Koch v. Spalding

PRESIDING JUSTICE HARRISON,

dissenting:

I agree with the majority’s holding that the “Release and Waiver of Liability and Indemnity Agreement” signed by plaintiff does not contravene public policy and that there was no fraud in the inducement or fraud in the execution of that agreement. Unlike the majority, however, I believe that this court can and must consider the additional question of whether the agreement was invalid for lack of adequate consideration.

Supreme Court Rule 308 (107 Ill. 2d R. 308), the provision pursuant to which this appeal has been brought, authorizes the appellate court, in its discretion, to allow an appeal from an interlocutory order not otherwise appealable when the trial court has made a written finding that “the order involves a question of law as to which there is substantial ground for difference of opinion and that an immediate appeal from the order may materially advance the ultimate termination of the litigation.” Under the rule, the trial court is to identify the question of law involved. This does not mean, however, that the appellate court must accept, without deviation, the trial court’s formulation of the legal questions at issue. Indeed, our court has recently held that appellate review may be made under Rule 308, in certain circumstances, even where the trial court has made no identification at all of the particular question of law involved. See Cooper v. Bi-State Development Agency (1987), 158 Ill. App. 3d 19, 22, 510 N.E.2d 1288, 1290.

That the trial court’s formulation of the relevant legal questions is not controlling becomes evident when one considers that the basic purpose of a Rule 308 appeal is not to review the trial court’s reasoning, but to test the propriety of the trial court’s decision in granting or refusing the requested interlocutory relief (cf. Kellerman v. MCI Telecommunications Corp. (1985), 134 Ill. App. 3d 71, 73-74, 479 N.E.2d 1057, 1059, aff'd (1986), 112 Ill. 2d 428, 493 N.E.2d 1045, cert, denied (1986), 479 U.S. 949, 93 L. Ed. 2d 384, 107 S. Ct. 434), where immediate resolution of that issue may materially advance the ultimate termination of the litigation. If the trial court’s formulation were binding, a situation might result where the trial court’s order would have to be reversed on interlocutory appeal simply because its analysis of the case was defective even though the result it reached would ultimately have to be sustained as correct on appeal following entry of final judgment. In such a situation, the interlocutory appeal, rather than speeding resolution of the case, would have operated simply to protract it, and to have protracted it unnecessarily.

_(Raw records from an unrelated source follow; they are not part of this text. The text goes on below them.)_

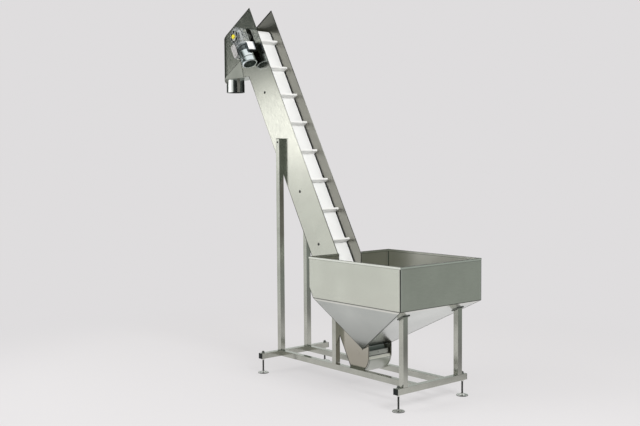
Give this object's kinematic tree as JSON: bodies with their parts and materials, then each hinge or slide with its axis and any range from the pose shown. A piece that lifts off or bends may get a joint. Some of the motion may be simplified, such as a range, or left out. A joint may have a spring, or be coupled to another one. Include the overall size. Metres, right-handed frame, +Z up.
{
  "type": "inclined bucket elevator",
  "caption": "Inclined food-grade bucket elevator: floor hopper, open casing with a scooped white belt, head drive and a round rear discharge spout on a tube frame with levelling feet",
  "frame": {"origin": "Middle of the outline on the floor, at floor level", "axes": "+Z up, +X towards the hopper end, -Y towards the drive side"},
  "size_m": [2.9066, 0.945, 3.44],
  "materials": {
    "frame_steel": "satin stainless square tube with ground welds",
    "sheet_steel": "satin stainless sheet, softly reflective",
    "shaft_steel": "turned steel",
    "foot_metal": "bright plated",
    "rod_metal": "black threaded rod",
    "black_plastic": "moulded end caps",
    "white_belt": "smooth white food-grade belt",
    "white_scoop": "white moulded scoops",
    "bearing_housing": "painted cast flange bearing",
    "gear_housing": "grey gear unit housing",
    "motor_housing": "silver-grey motor paint",
    "box_paint": "light grey terminal box",
    "yellow_plastic": "yellow shaft cover"
  },
  "bodies": {
    "root": {"front_cross_tube": "frame_steel", "rear_cross_tube": "frame_steel", "side_rails": "frame_steel", "tall_posts": "frame_steel", "front_hopper_posts": "frame_steel", "rear_hopper_posts": "frame_steel", "saddle_plates": "frame_steel", "tube_caps": "black_plastic", "foot_pads": "foot_metal", "foot_rods": "rod_metal", "foot_nuts": "foot_metal", "hopper_near_wall": "sheet_steel", "hopper_far_wall": "sheet_steel", "hopper_front_wall": "sheet_steel", "hopper_rear_wall": "sheet_steel", "near_slope": "sheet_steel", "far_slope": "sheet_steel", "front_slope": "sheet_steel", "rear_slopes": "sheet_steel", "casing_near_plate": "sheet_steel", "casing_far_plate": "sheet_steel", "casing_back_cover": "sheet_steel", "slider_bed": "sheet_steel", "tie_bars": "frame_steel", "belt": "white_belt", "scoops_carrying": "white_scoop", "scoops_on_drums": "white_scoop", "scoops_return": "white_scoop", "head_drum": "shaft_steel", "boot_drum": "shaft_steel", "drum_shafts": "shaft_steel", "head_bearing": "bearing_housing", "boot_nose": "sheet_steel", "cleanout_strip": "sheet_steel", "head_rear_wall": "sheet_steel", "head_hood": "sheet_steel", "chute_transition": "sheet_steel", "chute_rear_floor": "sheet_steel", "chute_floor": "sheet_steel", "discharge_spout": "sheet_steel", "gear_unit": "gear_housing", "shaft_cover": "yellow_plastic", "drive_motor": "motor_housing", "fan_cover": "motor_housing", "terminal_box": "box_paint"}
  },
  "joints": []
}
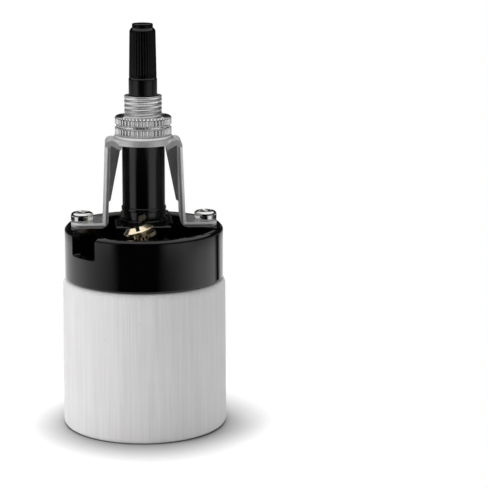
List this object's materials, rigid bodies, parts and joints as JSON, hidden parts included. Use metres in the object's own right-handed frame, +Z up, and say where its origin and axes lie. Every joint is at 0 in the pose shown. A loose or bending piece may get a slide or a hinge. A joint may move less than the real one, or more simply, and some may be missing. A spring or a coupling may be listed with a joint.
{
  "type": "turn knob lamp socket",
  "caption": "Porcelain screw-base lamp socket with a black rotary switch housing, turn knob on a long neck, threaded nipple with knurled ring nut and a steel bracket.",
  "frame": {"origin": "centre of the mouth's rim, on the surface that the socket stands on", "axes": "+Z up the socket's axis from the mouth to the knob, X through the bracket's two feet, -Y the front with the brass terminal screw"},
  "size_m": [0.0386, 0.0386, 0.0944],
  "materials": {
    "porcelain_body": "matt, unglazed",
    "screw_shell": "satin",
    "shell_rivet_right": "dull",
    "shell_rivet_left": "dull",
    "contact_rivet": "dull",
    "centre_contact": "satin copper",
    "switch_housing": "gloss",
    "switch_neck": "gloss",
    "neck_clip": "bright, nickel plated",
    "threaded_nipple": "bright turned",
    "ring_nut": "bright turned",
    "mounting_bracket": "satin, zinc plated",
    "bracket_screw_left": "bright, nickel plated",
    "bracket_screw_right": "bright, nickel plated",
    "knob": "gloss",
    "spindle": "satin, zinc plated",
    "rotor": "matt",
    "bridge_blade": "satin copper",
    "index_spring": "satin, zinc plated",
    "load_contact": "satin copper",
    "line_contact": "bright",
    "neutral_strap": "bright, nickel plated",
    "hot_plate": "bright",
    "hot_washer": "bright",
    "hot_screw": "bright",
    "neutral_plate": "bright, nickel plated",
    "neutral_washer": "bright, nickel plated",
    "neutral_screw": "bright, nickel plated"
  },
  "bodies": {
    "socket": {"porcelain_body": "porcelain_body", "screw_shell": "screw_shell", "shell_rivet_right": "shell_rivet_right", "shell_rivet_left": "shell_rivet_left", "contact_rivet": "contact_rivet", "centre_contact": "centre_contact", "switch_housing": "switch_housing", "switch_neck": "switch_neck", "neck_clip": "neck_clip", "threaded_nipple": "threaded_nipple", "mounting_bracket": "mounting_bracket", "bracket_screw_left": "bracket_screw_left", "bracket_screw_right": "bracket_screw_right", "index_spring": "index_spring", "load_contact": "load_contact", "line_contact": "line_contact", "neutral_strap": "neutral_strap", "hot_plate": "hot_plate", "hot_washer": "hot_washer", "neutral_plate": "neutral_plate", "neutral_washer": "neutral_washer"},
    "turn_knob": {"knob": "knob", "spindle": "spindle", "rotor": "rotor", "bridge_blade": "bridge_blade"},
    "nut": {"ring_nut": "ring_nut"},
    "hot_terminal_screw": {"hot_screw": "hot_screw"},
    "neutral_terminal_screw": {"neutral_screw": "neutral_screw"}
  },
  "joints": [
    {"name": "knob_turn", "type": "hinge", "parent": "socket", "child": "turn_knob", "pos_m": [0, 0, 0.082], "axis": [0, 0, 1], "continuous": true},
    {"name": "ring_nut_turn", "type": "hinge", "parent": "socket", "child": "nut", "pos_m": [0, 0, 0.071], "axis": [0, 0, 1], "continuous": true},
    {"name": "hot_screw_turn", "type": "hinge", "parent": "socket", "child": "hot_terminal_screw", "pos_m": [-0.00065, -0.0105, 0.045], "axis": [-0.2924, 0, 0.9563], "continuous": true},
    {"name": "neutral_screw_turn", "type": "hinge", "parent": "socket", "child": "neutral_terminal_screw", "pos_m": [0.00065, 0.0105, 0.045], "axis": [0.2924, 0, 0.9563], "continuous": true}
  ]
}
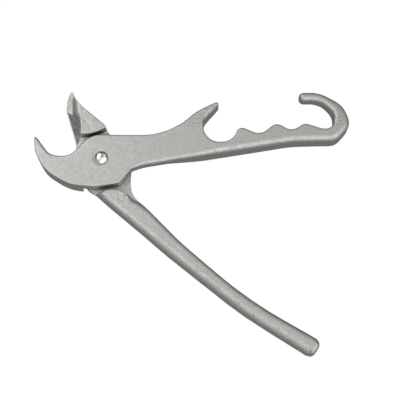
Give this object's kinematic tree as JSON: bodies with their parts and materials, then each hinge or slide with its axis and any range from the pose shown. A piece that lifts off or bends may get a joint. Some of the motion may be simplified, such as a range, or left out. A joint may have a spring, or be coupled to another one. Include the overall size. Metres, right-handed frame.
{
  "type": "string cutting pliers",
  "caption": "Hand pliers for music strings: a hooked beak and a ground blade cross at a rivet, with a plain handle and a finger-grooved handle that ends in a hook.",
  "frame": {"origin": "on the rivet's axis, at the flat back faces that the tool lies on", "axes": "+X runs along the hooked handle from the pivot, +Y points to the hook's and jaw's side, +Z comes out of the front face along the rivet"},
  "size_m": [0.2068, 0.176, 0.014],
  "materials": {
    "blasted_steel": "satin cast steel, shot-blasted",
    "plated_rivet": "bright plated",
    "plain_washer": "plain turned steel"
  },
  "bodies": {
    "hook_handle": {"hook_half": "blasted_steel", "pivot_rivet": "plated_rivet", "rivet_washer": "plain_washer"},
    "blade_handle": {"blade_half": "blasted_steel"}
  },
  "joints": [
    {"name": "jaw_pivot", "type": "hinge", "parent": "hook_handle", "child": "blade_handle", "pos_m": [0, 0, 0.006], "axis": [0, 0, 1], "range_deg": [-8, 43]}
  ]
}
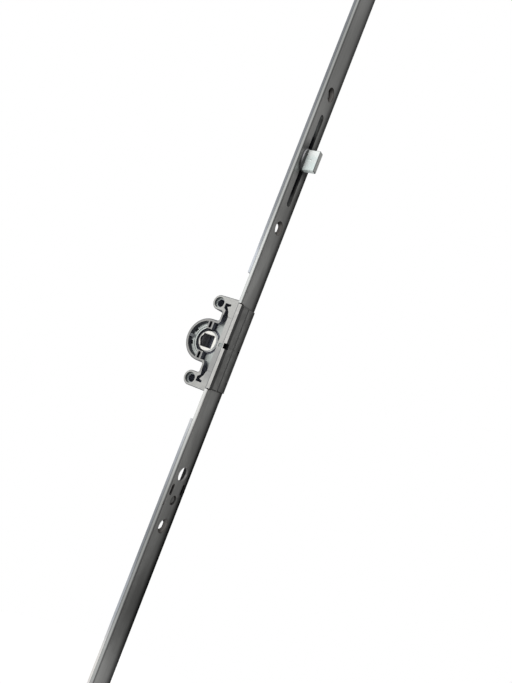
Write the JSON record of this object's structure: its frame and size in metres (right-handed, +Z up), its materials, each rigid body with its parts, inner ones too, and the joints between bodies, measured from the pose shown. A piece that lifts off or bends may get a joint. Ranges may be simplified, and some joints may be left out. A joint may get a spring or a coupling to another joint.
{
  "type": "window espagnolette gearbox",
  "caption": "Slotted steel faceplate with a sliding drive rod, a locking cam and a die-cast gearbox whose square-bored follower drives the rod from a window handle.",
  "frame": {"origin": "on the spindle axis, in the plane where the two casing halves meet", "axes": "+Z up along the rail, +X out of the faceplate's front, -Y the side on which the open casing shows in the picture"},
  "size_m": [0.0339, 0.016, 0.48],
  "materials": {
    "rail_steel": "dull zinc-plated steel",
    "rod_steel": "dull zinc-plated steel",
    "cast_zinc": "as-cast zinc alloy, satin",
    "follower_zinc": "bright cast zinc alloy",
    "cam_zinc": "bright zinc plating",
    "black_steel": "black phosphated steel",
    "rivet_steel": "upset steel rivets"
  },
  "bodies": {
    "case": {"faceplate": "rail_steel", "housing_near": "cast_zinc", "housing_far": "cast_zinc", "housing_rivets": "rivet_steel", "rod_guide": "rivet_steel"},
    "follower": {"spindle_follower": "follower_zinc"},
    "rod": {"drive_rod": "rod_steel", "rack_bar": "rod_steel", "rack_rivets": "rivet_steel", "cam_head": "cam_zinc", "cam_washer": "cam_zinc", "cam_carrier": "black_steel", "carrier_rivets": "rivet_steel"}
  },
  "joints": [
    {"name": "follower_turn", "type": "hinge", "parent": "case", "child": "follower", "pos_m": [0, 0, 0], "axis": [0, -1, 0], "range_deg": [-90, 90]},
    {"name": "rod_slide", "type": "slide", "parent": "case", "child": "rod", "axis": [0, 0, 1], "range_m": [-0.01382, 0.01382]}
  ],
  "couplings": [
    {"joint": "follower_turn", "follows": "rod_slide", "rad_per_m": 113.64}
  ]
}
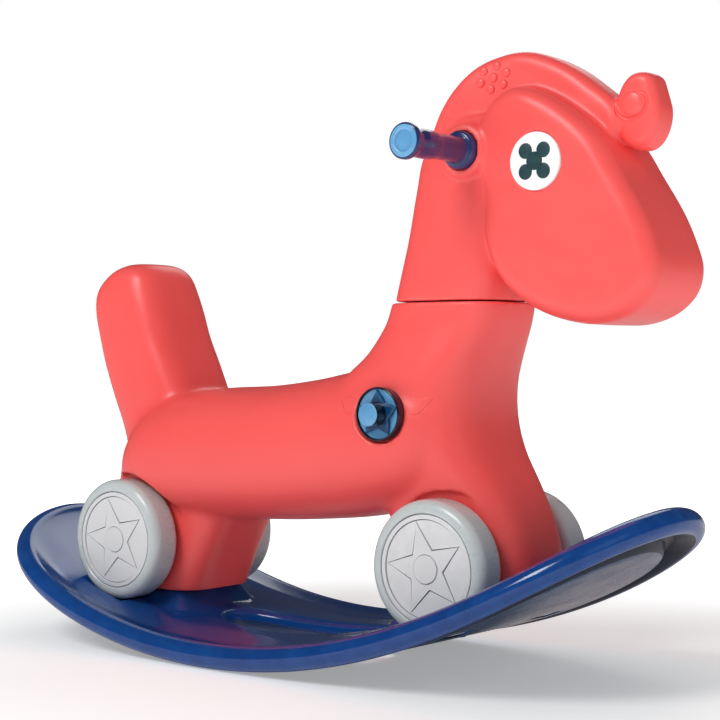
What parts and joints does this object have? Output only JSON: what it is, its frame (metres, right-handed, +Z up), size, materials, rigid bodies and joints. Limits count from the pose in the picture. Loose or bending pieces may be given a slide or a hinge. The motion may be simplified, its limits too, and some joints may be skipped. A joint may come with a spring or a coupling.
{
  "type": "rocking horse",
  "caption": "Child's ride-on rocking horse: hollow moulded horse with a handlebar and wheels, standing in a curved rocker tray it lifts off.",
  "frame": {"origin": "on the ground under the middle of the rocker tray", "axes": "+X the way the horse faces, +Y the horse's left, +Z up"},
  "size_m": [0.724, 0.28, 0.5295],
  "materials": {
    "coral_shell": "satin blow-moulded coral plastic",
    "rocker_blue": "glossy deep blue blow-moulded plastic",
    "wheel_grey": "satin light grey moulded plastic",
    "cap_silver": "silver-grey satin plastic",
    "steel": "zinc plated steel",
    "bush_natural": "natural nylon",
    "grip_blue": "glossy navy plastic",
    "cap_blue": "glossy light blue plastic",
    "eye_white": "white plastic disc with a dark printed four-leaf mark",
    "knob_blue": "glossy blue plastic"
  },
  "bodies": {
    "rocker": {"rocker_board": "rocker_blue", "tray_screw_front": "steel", "tray_screw_rear": "steel"},
    "horse": {"torso": "coral_shell", "head": "coral_shell", "handlebar_rod": "steel", "grip_left": "grip_blue", "grip_right": "grip_blue", "grip_cap_left": "cap_blue", "grip_cap_right": "cap_blue", "eye_left": "eye_white", "eye_right": "eye_white", "neck_bolt": "steel", "axle_front": "steel", "axle_rear": "steel", "axle_nut_front_left": "steel", "axle_nut_front_right": "steel", "axle_nut_rear_left": "steel", "axle_nut_rear_right": "steel", "axle_bush_front_left": "bush_natural", "axle_bush_front_right": "bush_natural", "axle_bush_rear_left": "bush_natural", "axle_bush_rear_right": "bush_natural"},
    "wheel_front_left": {"wheel_front_left": "wheel_grey", "hub_cap_front_left": "cap_silver"},
    "wheel_front_right": {"wheel_front_right": "wheel_grey", "hub_cap_front_right": "cap_silver"},
    "wheel_rear_left": {"wheel_rear_left": "wheel_grey", "hub_cap_rear_left": "cap_silver"},
    "wheel_rear_right": {"wheel_rear_right": "wheel_grey", "hub_cap_rear_right": "cap_silver"},
    "knob_left": {"star_knob_left": "knob_blue"},
    "knob_right": {"star_knob_right": "knob_blue"}
  },
  "joints": [
    {"name": "horse_lift", "type": "slide", "parent": "rocker", "child": "horse", "axis": [0, 0, 1], "range_m": [0, 0.12]},
    {"name": "wheel_front_left_spin", "type": "hinge", "parent": "horse", "child": "wheel_front_left", "pos_m": [0.17, 0.068, 0.098], "axis": [0, 1, 0], "continuous": true},
    {"name": "wheel_front_right_spin", "type": "hinge", "parent": "horse", "child": "wheel_front_right", "pos_m": [0.17, -0.068, 0.098], "axis": [0, 1, 0], "continuous": true},
    {"name": "wheel_rear_left_spin", "type": "hinge", "parent": "horse", "child": "wheel_rear_left", "pos_m": [-0.201, 0.068, 0.098], "axis": [0, 1, 0], "continuous": true},
    {"name": "wheel_rear_right_spin", "type": "hinge", "parent": "horse", "child": "wheel_rear_right", "pos_m": [-0.201, -0.068, 0.098], "axis": [0, 1, 0], "continuous": true},
    {"name": "knob_left_turn", "type": "hinge", "parent": "horse", "child": "knob_left", "pos_m": [0.1155, 0.078, 0.225], "axis": [0, 1, 0], "continuous": true},
    {"name": "knob_right_turn", "type": "hinge", "parent": "horse", "child": "knob_right", "pos_m": [0.1155, -0.078, 0.225], "axis": [0, 1, 0], "continuous": true}
  ]
}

The approach adopted by the majority here exemplifies this problem. By focusing on the issues as framed by the circuit court, rather than examining the correctness of the order itself, the majority leaves unresolved the question of the adequacy of the consideration supporting the agreement signed by plaintiff. If, on remand, the circuit court were to find in favor of plaintiff on this question, then the majority’s opinion as to the validity and effect of the agreement would be rendered meaningless. Meaningless opinions scarcely serve to “materially advance the ultimate termination of the litigation” as required by Rule 308 (107 Ill. 2d R. 308).

Rule 308 is derived from a Federal statute, 28 U.S.C.A. § 1292(b) (West 1966). (See 107 Ill. 2d R. 308, Committee Comments, at 415.) In applying that statute, the Federal courts of appeal have avoided the foregoing problem. They have done so by recognizing that the nature and scope of review are not determined by the precise question certified by the trial court. Rather, under Federal law, the appellate court is free to consider “such questions as are basic to and underlie the order supporting the appeal.” (In re Oil Spill by Amoco Cadiz (7th Cir. 1981), 659 F.2d 789, 793 n.5; see also Merican, Inc. v. Caterpillar Tractor Co. (3d Cir. 1983), 713 F.2d 958, 962 n.7 (“[o]n a §1292(b) appeal we consider all grounds which might require a reversal of the order appealed from”), cert, denied (1984), 465 U.S. 1024, 79 L. Ed. 2d 682, 104 S. Ct. 1278.) In my view, the approach taken by the Federal courts is applicable to interlocutory appeals under Rule 308. Such an approach is necessary to prevent Rule 308 appeals from becoming a wasted exercise. In reviewing the circuit court’s interlocutory order here denying summary judgment, I must' therefore conclude that this court can and must consider the question of whether the agreement signed by plaintiff was supported by adequate consideration.

Once this question is reached, I would hold that adequate consideration was given in exchange for signing the agreement. Plaintiff was, after all, granted access to a restricted area at the racetrack which members of the general public were not authorized to enter. Because the agreement was supported by adequate consideration, because the agreement did not violate public policy, and because there was no fraud in the inducement or fraud in the execution of the agreement, I would not simply vacate the circuit court’s order. I would reverse that order and remand the case with directions to enter summary judgment in favor of defendant Wilbur Spalding on count I of plaintiff’s complaint.